Fannie and Freddie Foul-Up: An October 2010 report from the Congressional Oversight Panel investigated the contracting authority exercised by the Treasury Department in administering TARP programs. The report examined the use of “financial agency agreements” signed with businesses to perform governmental functions on behalf of the United States. In an Appendix to the report, the Panel highlights a case study on the largest of these agency agreements: $215.6 million obligated to the Government Sponsored Enterprises (GSEs) Fannie Mae and Freddie Mac to support the Obama administration’s failing Home Affordable Modification Program (HAMP).
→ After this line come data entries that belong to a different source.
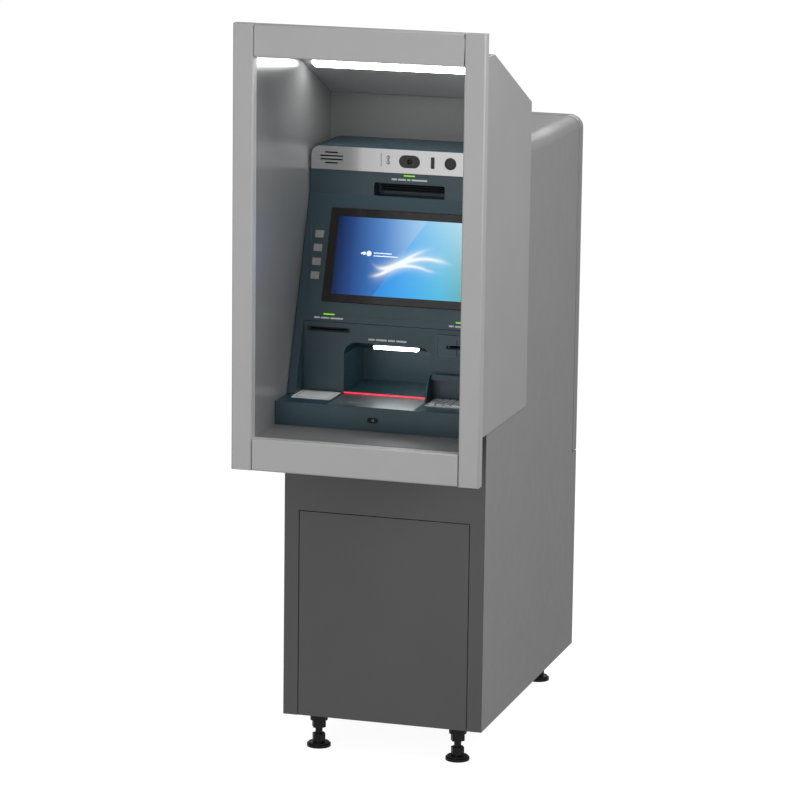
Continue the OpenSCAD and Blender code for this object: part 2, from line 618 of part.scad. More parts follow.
trim_stile_left();
trim_stile_right();
trim_rail_top();
trim_rail_bottom();
hood_side_left();
hood_side_right();
hood_roof();
hood_liner();
hood_lamp();
fascia_panel();
header_plate();
sensor_windows();
indicator_lights();
display_glass();
display_module();
fascia_lower();
cash_shutter();
card_reader();
keypad_shroud();
keypad_plate();
shelf();
shelf_plate();
contactless_pad();
receipt_printer();
cabinet_shell();
cabinet_frame();
front_cover();
leveling_feet();
safe_body();
safe_door();
safe_handle();
lock_dial();
rear_door();
cash_recycler();
cash_cassettes();
pc_unit();
for (i = [0 : 7]) function_key(i);
for (i = [0 : 15]) keypad_key(i);
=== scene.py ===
"""Visual model of a through-the-wall automated teller machine, laid out as a Blender add-on."""

import json
import math

import bmesh
import bpy
from bpy.props import FloatProperty, FloatVectorProperty, IntProperty, PointerProperty
from mathutils import Matrix, Vector

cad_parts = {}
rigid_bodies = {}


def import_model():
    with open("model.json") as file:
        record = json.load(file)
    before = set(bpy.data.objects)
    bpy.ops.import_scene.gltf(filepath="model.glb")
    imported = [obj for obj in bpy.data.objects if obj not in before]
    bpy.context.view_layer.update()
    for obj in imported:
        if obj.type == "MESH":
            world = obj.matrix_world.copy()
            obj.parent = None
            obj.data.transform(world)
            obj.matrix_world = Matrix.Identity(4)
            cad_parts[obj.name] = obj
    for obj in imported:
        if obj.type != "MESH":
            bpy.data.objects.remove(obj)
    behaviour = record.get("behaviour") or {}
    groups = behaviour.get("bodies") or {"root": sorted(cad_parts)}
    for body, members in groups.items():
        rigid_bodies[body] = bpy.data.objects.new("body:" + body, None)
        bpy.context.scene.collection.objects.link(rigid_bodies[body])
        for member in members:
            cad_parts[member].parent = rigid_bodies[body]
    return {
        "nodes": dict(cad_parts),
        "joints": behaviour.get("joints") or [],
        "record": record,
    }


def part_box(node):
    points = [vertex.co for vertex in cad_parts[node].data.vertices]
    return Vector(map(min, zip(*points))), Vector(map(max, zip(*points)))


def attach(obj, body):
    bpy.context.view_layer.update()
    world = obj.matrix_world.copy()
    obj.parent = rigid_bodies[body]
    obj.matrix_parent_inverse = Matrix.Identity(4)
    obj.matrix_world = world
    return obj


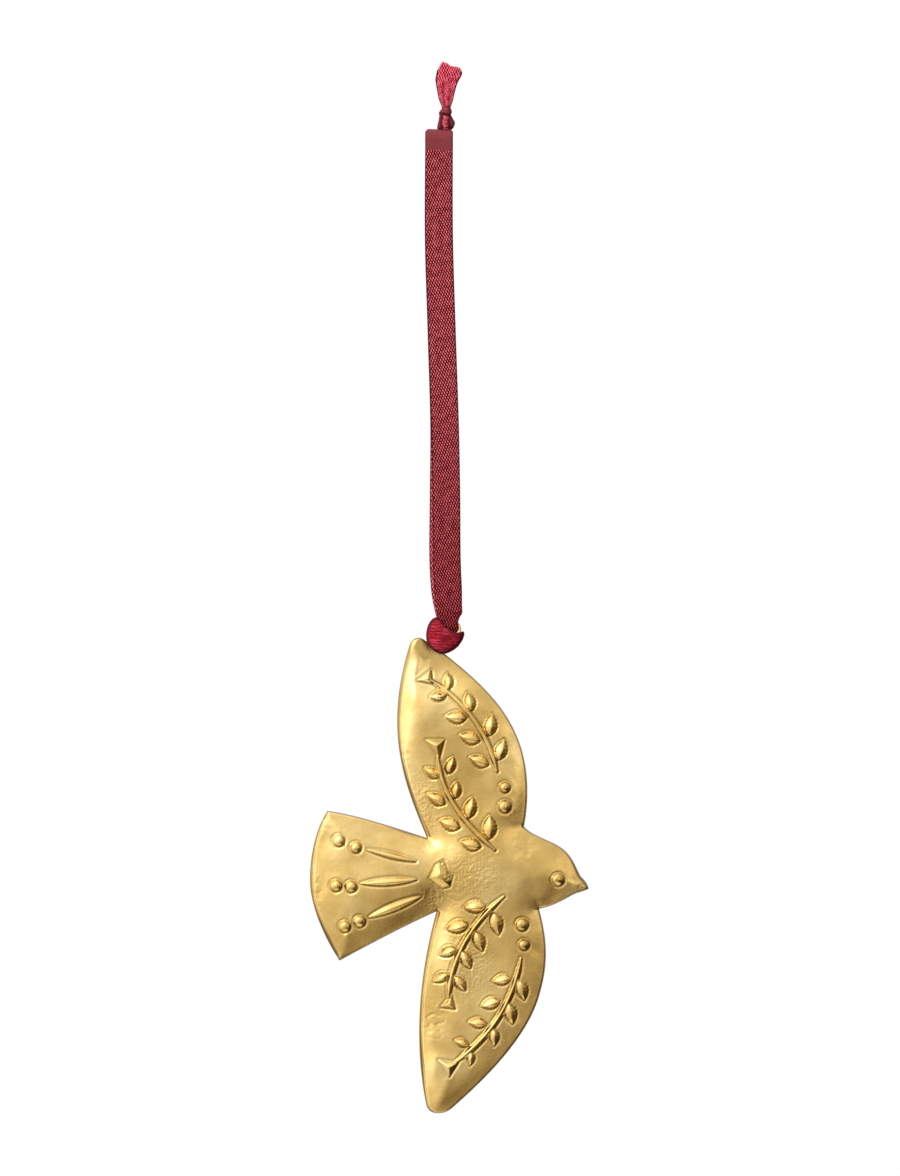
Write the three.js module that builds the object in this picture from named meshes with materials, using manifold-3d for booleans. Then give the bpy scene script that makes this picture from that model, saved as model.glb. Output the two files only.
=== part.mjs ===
// Brass bird ornament on a ribbon loop, in millimetres, with +Z up. The bird's front faces -Y.
// The origin is the underside of the ribbon's top fold, where the loop hangs on a hook or a twig.

import * as THREE from "three";
import { mergeVertices } from "three/addons/utils/BufferGeometryUtils.js";
import Module from "manifold-3d";

const wasm = await Module();
wasm.setup();

// Clearance between pieces that meet but aren't joined
const restGap = 0.3;
// Edges under this length are drawn together after a cut
const shortestEdge = 0.01;

// Ribbon
const ribbonWidth = 6.0;
const ribbonThickness = 0.45;
const loopLength = 106.2; // from the hanging point down to the lower ends of the strands
const foldRadius = 2.0; // inside of the top fold
const strandSpread = 0.75; // from the middle plane to each strand at its lower end

// Knot and cut tails, above the fold
const knotHeight = 4.4;
const knotWidth = 3.8;
const knotDepth = 3.2;
const knotOffset = 1.4; // the knot stands to the right of the hanging point
const tailLength = 10.1;
const tailSpread = 0.55; // from the middle plane to each tail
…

With a track record of billions of dollars lost since 2007, the Treasury Department contracting with Fannie and Freddie to perform administration and compliance for the administration’s Making Home Affordable initiative is akin to asking someone with a suspended driver’s license to be a chauffeur.
Consistent with House Republicans’ pledge to end the reckless, job-destroying spending of Democrats, Rep. Patrick McHenry (R-NC) has introduced legislation to end the Treasury Secretary’s authority to provide new assistance under HAMP, saving taxpayers’ money and reducing the federal government’s involvement in the housing market. The legislation is being considered on the floor this week.